The difference between Alabama and Puerto Rico and California, the president’s critics say, is obvious.

“The president really treats differently those people who have supported him in the past and those people who haven’t,” Brian Ott, a rhetoric professor at Texas Tech University, told The Washington Post. “Not all lives are equal in the eyes of the president. … The lives of red states matter, and the lives of blue states don’t.”

It’s one outrage after another with this administration, I know. A non-stop barrage on our collective sense of normalcy and decency. But it’s worth taking a moment here to ponder just how morally bankrupt Trump is to see emergency disaster relief as a reward to be doled out based on his perceived political support among those affected.

The Making of the Fox News White House 

The New Yorker’s Jane Mayer went deep on the relationship between Fox News and Trump’s White House, and makes a compelling case that the line between the two organizations is almost comically blurred:

Fox has long been a bane of liberals, but in the past two years many people who watch the network closely, including some Fox alumni, say that it has evolved into something that hasn’t existed before in the United States. Nicole Hemmer, an assistant professor of Presidential studies at the University of Virginia’s Miller Center and the author of “Messengers of the Right,” a history of the conservative media’s impact on American politics, says of Fox, “It’s the closest we’ve come to having state TV.” […]

The White House and Fox interact so seamlessly that it can be hard to determine, during a particular news cycle, which one is following the other’s lead. All day long, Trump retweets claims made on the network; his press secretary, Sarah Sanders, has largely stopped holding press conferences, but she has made some thirty appearances on such shows as “Fox & Friends” and “Hannity.” Trump, Hemmer says, has “almost become a programmer.”

I still think Trump needs Fox News more than Fox News needs Trump, but ultimately Fox News is at the mercy of its audience. And its audience is crazy.

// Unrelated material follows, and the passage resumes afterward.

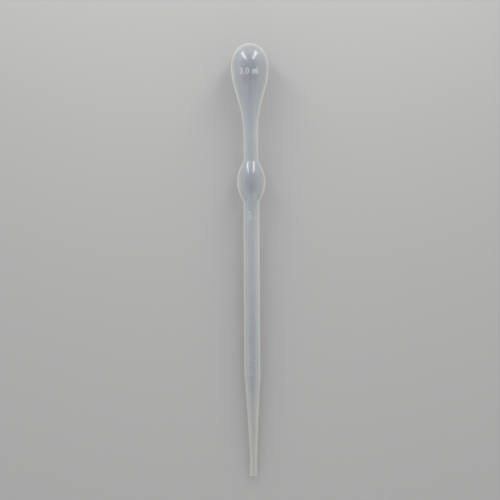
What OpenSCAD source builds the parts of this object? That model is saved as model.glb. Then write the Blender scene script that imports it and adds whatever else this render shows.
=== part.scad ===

T-Mobile Spending at Trump’s Washington Hotel Increased Sharply After Announcement of Merger With Sprint 

David A. Fahrenthold and Jonathan O’Connell, reporting for The Washington Post:

T-Mobile’s patronage of President Trump’s Washington hotel increased sharply after the announcement in April of its merger with Sprint, with executives spending about $195,000 at the property since then, the company told congressional Democrats in a letter last month.

Before news of the megadeal between rival companies broke on April 29, the company said, only two top officials from T-Mobile had ever stayed at Trump’s hotel, with one overnight stay each in August 2017.

But the day after the merger’s announcement, nine of T-Mobile’s top executives were scheduled to check in, The Washington Post reported in January. The Post, relying on internal Trump hotel documents, found that T-Mobile executives had reserved at least 52 nights at the hotel since the announcement.

Two stays at Trump’s hotel, ever, until T-Mobile needed this acquisition approved, and then they drop almost $200,000 in a year. Shame on Trump and his administration for running the federal government as a patronage racket — but shame on T-Mobile, too, for participating in it.

See also: My rant on this back when the story broke in January.

Steven Troughton-Smith’s ‘Marzipanify’ 

Steven Troughton-Smith:

At WWDC 2018 Apple gave us a ‘sneak peek’ at perhaps one of the most impactful developments on macOS since the transition to Mac OS X: UIKit apps running on the desktop. Today, I’m going to detail a special tool I built, called Marzipanify, to get started with UIKit on the Mac early, and start the initial bringup of your iOS app on macOS. […]

Marzipanify is a tool I created to statically convert an iOS app built for the iOS Simulator to macOS. It means you can continue working on and building your existing iOS app from its existing project, using the existing iOS SDK, and just run the tool against the Simulator build to create a functioning Mac app. As a bonus, Marzipanify will yell at you when you’re linking against a framework or library that doesn’t currently exist in the iOSMac runtime. It trivializes the process so you can focus on adapting your app rather than managing a build environment.

What a crazy project. It’s not meant for production obviously — much is surely going to change in whatever Apple winds up announcing at WWDC. But it’s an incredibly interesting examination of how Marzipan works today on MacOS 10.14. And it works — James Thompson used it to get the iOS version of PCalc running on the Mac.

Absher: Saudi App That Tracks Women 

Bill Bostock, writing for Business Insider:

Google has declined to remove from its app store a Saudi government app which lets men track women and control where they travel, on the grounds that it meets all their terms and conditions.

Google reviewed the app — called Absher — and concluded that it does not violate any agreements, and can therefore remain on the Google Play store. […]

Insider last month reported how Absher — an all-purpose app which Saudis use to interact with the state — offers features which allow Saudi men to grant and rescind travel permission for women, and to set up SMS alerts for when women use their passports. […]

Apple told Speier’s office on Thursday they are still reviewing Absher, following calls from Senator Ron Wyden for them to “stop stalling” and make a decision.

Would be good to see a little of Apple’s famous courage here.